Task => Reproduce every entry in the listing without alteration.
━━━━━━━━━━
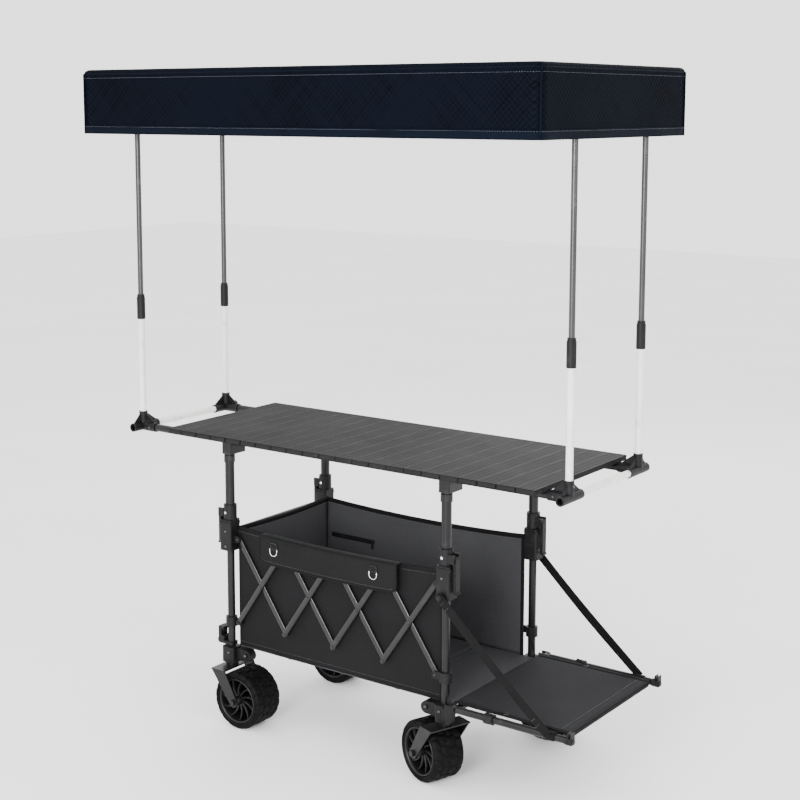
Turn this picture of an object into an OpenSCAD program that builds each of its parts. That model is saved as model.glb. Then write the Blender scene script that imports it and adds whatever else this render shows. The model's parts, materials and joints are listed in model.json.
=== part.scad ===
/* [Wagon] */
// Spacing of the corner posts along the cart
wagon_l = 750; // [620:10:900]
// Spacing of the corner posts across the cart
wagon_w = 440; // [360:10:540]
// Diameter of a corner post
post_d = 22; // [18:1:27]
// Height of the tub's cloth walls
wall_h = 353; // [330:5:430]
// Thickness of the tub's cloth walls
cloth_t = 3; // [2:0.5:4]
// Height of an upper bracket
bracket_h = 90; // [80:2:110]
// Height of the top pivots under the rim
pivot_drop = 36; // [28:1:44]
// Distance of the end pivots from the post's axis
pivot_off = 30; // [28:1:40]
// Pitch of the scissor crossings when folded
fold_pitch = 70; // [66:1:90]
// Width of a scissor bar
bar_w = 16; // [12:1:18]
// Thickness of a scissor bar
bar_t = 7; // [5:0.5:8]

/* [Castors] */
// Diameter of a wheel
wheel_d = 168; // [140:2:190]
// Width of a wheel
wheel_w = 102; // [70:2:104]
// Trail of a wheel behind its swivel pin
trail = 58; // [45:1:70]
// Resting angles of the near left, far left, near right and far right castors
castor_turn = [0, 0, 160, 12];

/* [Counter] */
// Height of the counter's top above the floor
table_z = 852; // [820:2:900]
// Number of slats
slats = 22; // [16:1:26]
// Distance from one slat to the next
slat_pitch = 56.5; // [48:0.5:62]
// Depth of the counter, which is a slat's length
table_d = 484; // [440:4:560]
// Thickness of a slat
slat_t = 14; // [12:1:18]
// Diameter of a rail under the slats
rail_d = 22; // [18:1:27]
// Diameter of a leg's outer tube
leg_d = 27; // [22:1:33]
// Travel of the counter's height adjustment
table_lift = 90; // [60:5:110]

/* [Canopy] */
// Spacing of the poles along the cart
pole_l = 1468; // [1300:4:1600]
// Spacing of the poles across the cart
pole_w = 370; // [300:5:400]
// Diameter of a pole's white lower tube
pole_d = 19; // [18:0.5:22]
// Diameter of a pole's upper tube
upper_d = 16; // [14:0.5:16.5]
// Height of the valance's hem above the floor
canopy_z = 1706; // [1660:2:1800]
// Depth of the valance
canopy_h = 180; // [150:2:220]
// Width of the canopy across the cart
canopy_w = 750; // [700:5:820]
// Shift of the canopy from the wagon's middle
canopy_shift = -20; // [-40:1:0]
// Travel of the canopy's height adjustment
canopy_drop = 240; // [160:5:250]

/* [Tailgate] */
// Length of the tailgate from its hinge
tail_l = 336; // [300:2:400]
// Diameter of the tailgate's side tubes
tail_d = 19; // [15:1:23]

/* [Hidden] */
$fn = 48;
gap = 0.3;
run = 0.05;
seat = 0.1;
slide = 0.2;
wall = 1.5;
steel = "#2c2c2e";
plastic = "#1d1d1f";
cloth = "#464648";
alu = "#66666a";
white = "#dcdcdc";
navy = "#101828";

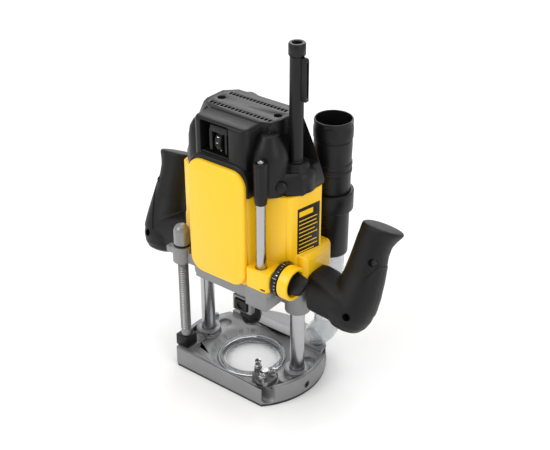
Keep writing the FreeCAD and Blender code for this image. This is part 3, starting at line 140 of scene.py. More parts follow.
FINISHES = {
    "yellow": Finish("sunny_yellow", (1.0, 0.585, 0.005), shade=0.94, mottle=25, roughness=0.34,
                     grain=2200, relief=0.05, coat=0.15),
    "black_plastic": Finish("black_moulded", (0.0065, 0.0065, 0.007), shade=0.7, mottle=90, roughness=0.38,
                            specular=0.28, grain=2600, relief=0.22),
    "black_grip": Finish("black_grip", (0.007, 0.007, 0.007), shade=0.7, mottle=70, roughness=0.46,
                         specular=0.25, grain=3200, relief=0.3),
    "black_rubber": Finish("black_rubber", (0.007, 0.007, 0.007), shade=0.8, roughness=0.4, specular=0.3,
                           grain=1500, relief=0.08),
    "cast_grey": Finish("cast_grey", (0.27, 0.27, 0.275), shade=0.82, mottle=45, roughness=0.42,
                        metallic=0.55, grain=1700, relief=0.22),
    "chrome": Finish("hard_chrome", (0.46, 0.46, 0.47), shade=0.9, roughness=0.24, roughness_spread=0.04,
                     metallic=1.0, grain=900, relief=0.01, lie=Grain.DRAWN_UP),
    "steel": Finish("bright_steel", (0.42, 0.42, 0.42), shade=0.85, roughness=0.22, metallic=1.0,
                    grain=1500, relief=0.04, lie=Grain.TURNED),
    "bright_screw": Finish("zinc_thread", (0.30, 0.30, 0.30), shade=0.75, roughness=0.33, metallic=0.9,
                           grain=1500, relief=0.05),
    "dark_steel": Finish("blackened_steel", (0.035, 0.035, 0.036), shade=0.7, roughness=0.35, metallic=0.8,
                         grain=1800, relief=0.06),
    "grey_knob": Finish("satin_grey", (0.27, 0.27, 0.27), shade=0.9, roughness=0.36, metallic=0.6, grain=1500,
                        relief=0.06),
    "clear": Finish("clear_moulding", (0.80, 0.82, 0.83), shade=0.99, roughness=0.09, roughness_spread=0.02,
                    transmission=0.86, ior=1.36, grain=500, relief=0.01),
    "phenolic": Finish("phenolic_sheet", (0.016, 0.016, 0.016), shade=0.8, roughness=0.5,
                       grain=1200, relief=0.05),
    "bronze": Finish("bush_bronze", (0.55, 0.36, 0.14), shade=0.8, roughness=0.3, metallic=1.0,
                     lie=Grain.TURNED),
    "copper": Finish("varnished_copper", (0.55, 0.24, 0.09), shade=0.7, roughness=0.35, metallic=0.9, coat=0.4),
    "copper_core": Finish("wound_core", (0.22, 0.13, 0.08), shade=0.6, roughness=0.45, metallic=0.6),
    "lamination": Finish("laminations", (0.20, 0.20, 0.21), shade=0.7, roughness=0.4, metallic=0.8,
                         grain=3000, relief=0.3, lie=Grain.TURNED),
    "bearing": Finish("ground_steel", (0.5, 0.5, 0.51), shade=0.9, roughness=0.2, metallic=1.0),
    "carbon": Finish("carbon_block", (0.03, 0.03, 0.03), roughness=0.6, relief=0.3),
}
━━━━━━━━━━
Written solution =>
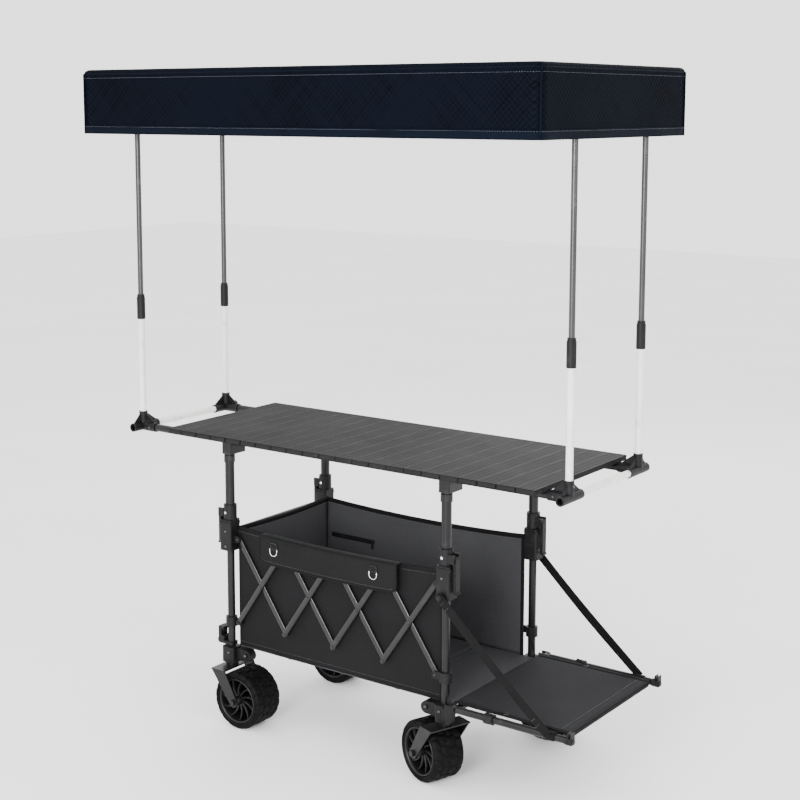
Turn this picture of an object into an OpenSCAD program that builds each of its parts. That model is saved as model.glb. Then write the Blender scene script that imports it and adds whatever else this render shows. The model's parts, materials and joints are listed in model.json.
=== part.scad ===
/* [Wagon] */
// Spacing of the corner posts along the cart
wagon_l = 750; // [620:10:900]
// Spacing of the corner posts across the cart
wagon_w = 440; // [360:10:540]
// Diameter of a corner post
post_d = 22; // [18:1:27]
// Height of the tub's cloth walls
wall_h = 353; // [330:5:430]
// Thickness of the tub's cloth walls
cloth_t = 3; // [2:0.5:4]
// Height of an upper bracket
bracket_h = 90; // [80:2:110]
// Height of the top pivots under the rim
pivot_drop = 36; // [28:1:44]
// Distance of the end pivots from the post's axis
pivot_off = 30; // [28:1:40]
// Pitch of the scissor crossings when folded
fold_pitch = 70; // [66:1:90]
// Width of a scissor bar
bar_w = 16; // [12:1:18]
// Thickness of a scissor bar
bar_t = 7; // [5:0.5:8]

/* [Castors] */
// Diameter of a wheel
wheel_d = 168; // [140:2:190]
// Width of a wheel
wheel_w = 102; // [70:2:104]
// Trail of a wheel behind its swivel pin
trail = 58; // [45:1:70]
// Resting angles of the near left, far left, near right and far right castors
castor_turn = [0, 0, 160, 12];

/* [Counter] */
// Height of the counter's top above the floor
table_z = 852; // [820:2:900]
// Number of slats
slats = 22; // [16:1:26]
// Distance from one slat to the next
slat_pitch = 56.5; // [48:0.5:62]
// Depth of the counter, which is a slat's length
table_d = 484; // [440:4:560]
// Thickness of a slat
slat_t = 14; // [12:1:18]
// Diameter of a rail under the slats
rail_d = 22; // [18:1:27]
// Diameter of a leg's outer tube
leg_d = 27; // [22:1:33]
// Travel of the counter's height adjustment
table_lift = 90; // [60:5:110]

/* [Canopy] */
// Spacing of the poles along the cart
pole_l = 1468; // [1300:4:1600]
// Spacing of the poles across the cart
pole_w = 370; // [300:5:400]
// Diameter of a pole's white lower tube
pole_d = 19; // [18:0.5:22]
// Diameter of a pole's upper tube
upper_d = 16; // [14:0.5:16.5]
// Height of the valance's hem above the floor
canopy_z = 1706; // [1660:2:1800]
// Depth of the valance
canopy_h = 180; // [150:2:220]
// Width of the canopy across the cart
canopy_w = 750; // [700:5:820]
// Shift of the canopy from the wagon's middle
canopy_shift = -20; // [-40:1:0]
// Travel of the canopy's height adjustment
canopy_drop = 240; // [160:5:250]

/* [Tailgate] */
// Length of the tailgate from its hinge
tail_l = 336; // [300:2:400]
// Diameter of the tailgate's side tubes
tail_d = 19; // [15:1:23]

/* [Hidden] */
$fn = 48;
gap = 0.3;
run = 0.05;
seat = 0.1;
slide = 0.2;
wall = 1.5;
steel = "#2c2c2e";
plastic = "#1d1d1f";
cloth = "#464648";
alu = "#66666a";
white = "#dcdcdc";
navy = "#101828";

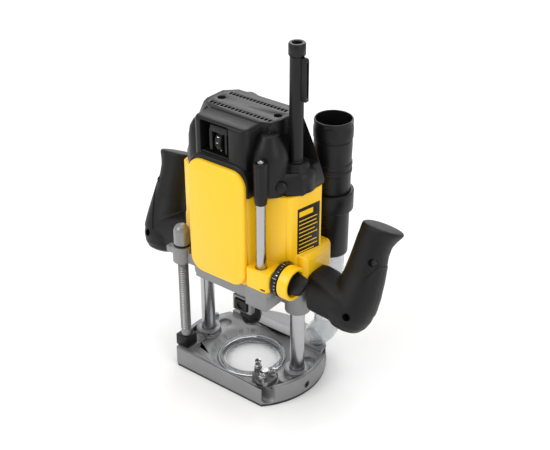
Keep writing the FreeCAD and Blender code for this image. This is part 3, starting at line 140 of scene.py. More parts follow.
FINISHES = {
    "yellow": Finish("sunny_yellow", (1.0, 0.585, 0.005), shade=0.94, mottle=25, roughness=0.34,
                     grain=2200, relief=0.05, coat=0.15),
    "black_plastic": Finish("black_moulded", (0.0065, 0.0065, 0.007), shade=0.7, mottle=90, roughness=0.38,
                            specular=0.28, grain=2600, relief=0.22),
    "black_grip": Finish("black_grip", (0.007, 0.007, 0.007), shade=0.7, mottle=70, roughness=0.46,
                         specular=0.25, grain=3200, relief=0.3),
    "black_rubber": Finish("black_rubber", (0.007, 0.007, 0.007), shade=0.8, roughness=0.4, specular=0.3,
                           grain=1500, relief=0.08),
    "cast_grey": Finish("cast_grey", (0.27, 0.27, 0.275), shade=0.82, mottle=45, roughness=0.42,
                        metallic=0.55, grain=1700, relief=0.22),
    "chrome": Finish("hard_chrome", (0.46, 0.46, 0.47), shade=0.9, roughness=0.24, roughness_spread=0.04,
                     metallic=1.0, grain=900, relief=0.01, lie=Grain.DRAWN_UP),
    "steel": Finish("bright_steel", (0.42, 0.42, 0.42), shade=0.85, roughness=0.22, metallic=1.0,
                    grain=1500, relief=0.04, lie=Grain.TURNED),
    "bright_screw": Finish("zinc_thread", (0.30, 0.30, 0.30), shade=0.75, roughness=0.33, metallic=0.9,
                           grain=1500, relief=0.05),
    "dark_steel": Finish("blackened_steel", (0.035, 0.035, 0.036), shade=0.7, roughness=0.35, metallic=0.8,
                         grain=1800, relief=0.06),
    "grey_knob": Finish("satin_grey", (0.27, 0.27, 0.27), shade=0.9, roughness=0.36, metallic=0.6, grain=1500,
                        relief=0.06),
    "clear": Finish("clear_moulding", (0.80, 0.82, 0.83), shade=0.99, roughness=0.09, roughness_spread=0.02,
                    transmission=0.86, ior=1.36, grain=500, relief=0.01),
    "phenolic": Finish("phenolic_sheet", (0.016, 0.016, 0.016), shade=0.8, roughness=0.5,
                       grain=1200, relief=0.05),
    "bronze": Finish("bush_bronze", (0.55, 0.36, 0.14), shade=0.8, roughness=0.3, metallic=1.0,
                     lie=Grain.TURNED),
    "copper": Finish("varnished_copper", (0.55, 0.24, 0.09), shade=0.7, roughness=0.35, metallic=0.9, coat=0.4),
    "copper_core": Finish("wound_core", (0.22, 0.13, 0.08), shade=0.6, roughness=0.45, metallic=0.6),
    "lamination": Finish("laminations", (0.20, 0.20, 0.21), shade=0.7, roughness=0.4, metallic=0.8,
                         grain=3000, relief=0.3, lie=Grain.TURNED),
    "bearing": Finish("ground_steel", (0.5, 0.5, 0.51), shade=0.9, roughness=0.2, metallic=1.0),
    "carbon": Finish("carbon_block", (0.03, 0.03, 0.03), roughness=0.6, relief=0.3),
}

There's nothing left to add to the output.